Women, Law and Society LAW4153

  • Academic Session: 2023-24
  • School: School of Law
  • Credits: 20
  • Level: Level 4 (SCQF level 10)
  • Typically Offered: Semester 2
  • Available to Visiting Students: Yes

Short Description

This course facilitates an in-depth study of the relationship between women and law, encompassing both civil and criminal aspects. The focus will be on how women experience and perceive law in its social context and how law might be reimagined to better capture and respond to women's lived experience.  

Timetable

10 x 2-hour seminars

Requirements of Entry

This course is only available to LLB students (and visiting law students).

Excluded Courses

None

Co-requisites

None.

Assessment

A summative assignment (4500 words) comprising a feminist rewriting of an existing judgment or statute with a reflective statement worth 100% of final assessment

Are reassessment opportunities available for all summative assessments? Not applicable for Honours courses

Reassessments are normally available for all courses, except those which contribute to the Honours classification. Where, exceptionally, reassessment on Honours courses is required to satisfy professional/accreditation requirements, only the overall course grade achieved at the first attempt will contribute to the Honours classification. For non-Honours courses, students are offered reassessment in all or any of the components of assessment if the satisfactory (threshold) grade for the overall course is not achieved at the first attempt. This is normally grade D3 for undergraduate students and grade C3 for postgraduate students. Exceptionally it may not be possible to offer reassessment of some coursework items, in which case the mark achieved at the first attempt will be counted towards the final course grade. Any such exceptions for this course are described below. 

Course Aims

To develop an understanding of how the theory and practice of law is gendered.

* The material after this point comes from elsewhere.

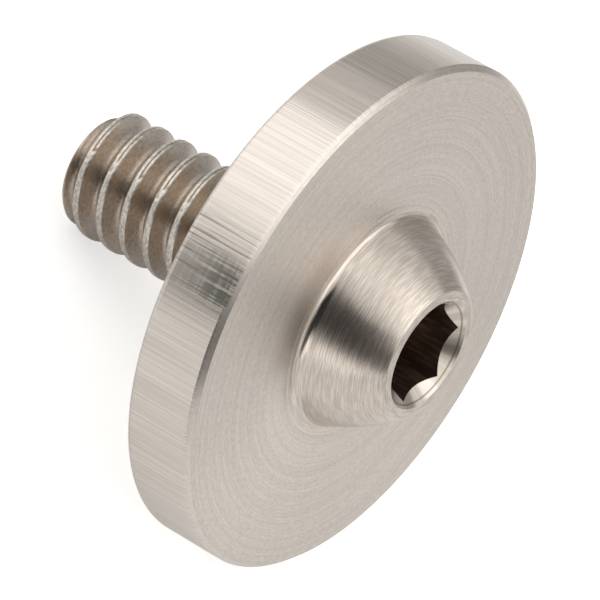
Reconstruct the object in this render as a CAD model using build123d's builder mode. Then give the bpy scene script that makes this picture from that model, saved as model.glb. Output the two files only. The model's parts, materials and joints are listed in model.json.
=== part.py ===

To consider evolving legal notions of biological sex and socially constructed gender within broader historical, social and political contexts.

To encourage critical analysis of the ways in which particular areas of law affect and impact on women within a range of theoretical and contextual frameworks.

To analyse the interaction between legal rules and women's lived experiences within specific contexts.

To encourage critical analysis of current civil and criminal law and of proposed reform.

Intended Learning Outcomes of Course

By the end of this course students will be able to:

1. understand the historical development of law's application to women within a range of different areas

2. engage with feminist legal theory which explores how law is gendered in practice

3. identify worked examples of how law operates and applies differently to men and women in practice.

4. analyse primary and secondary legal sources in the light of these approaches

5. develop and articulate their own understanding of the merits of these approaches.

Minimum Requirement for Award of Credits

Students must submit at least 75% by weight of the components (including examinations) of the course's summative assessment.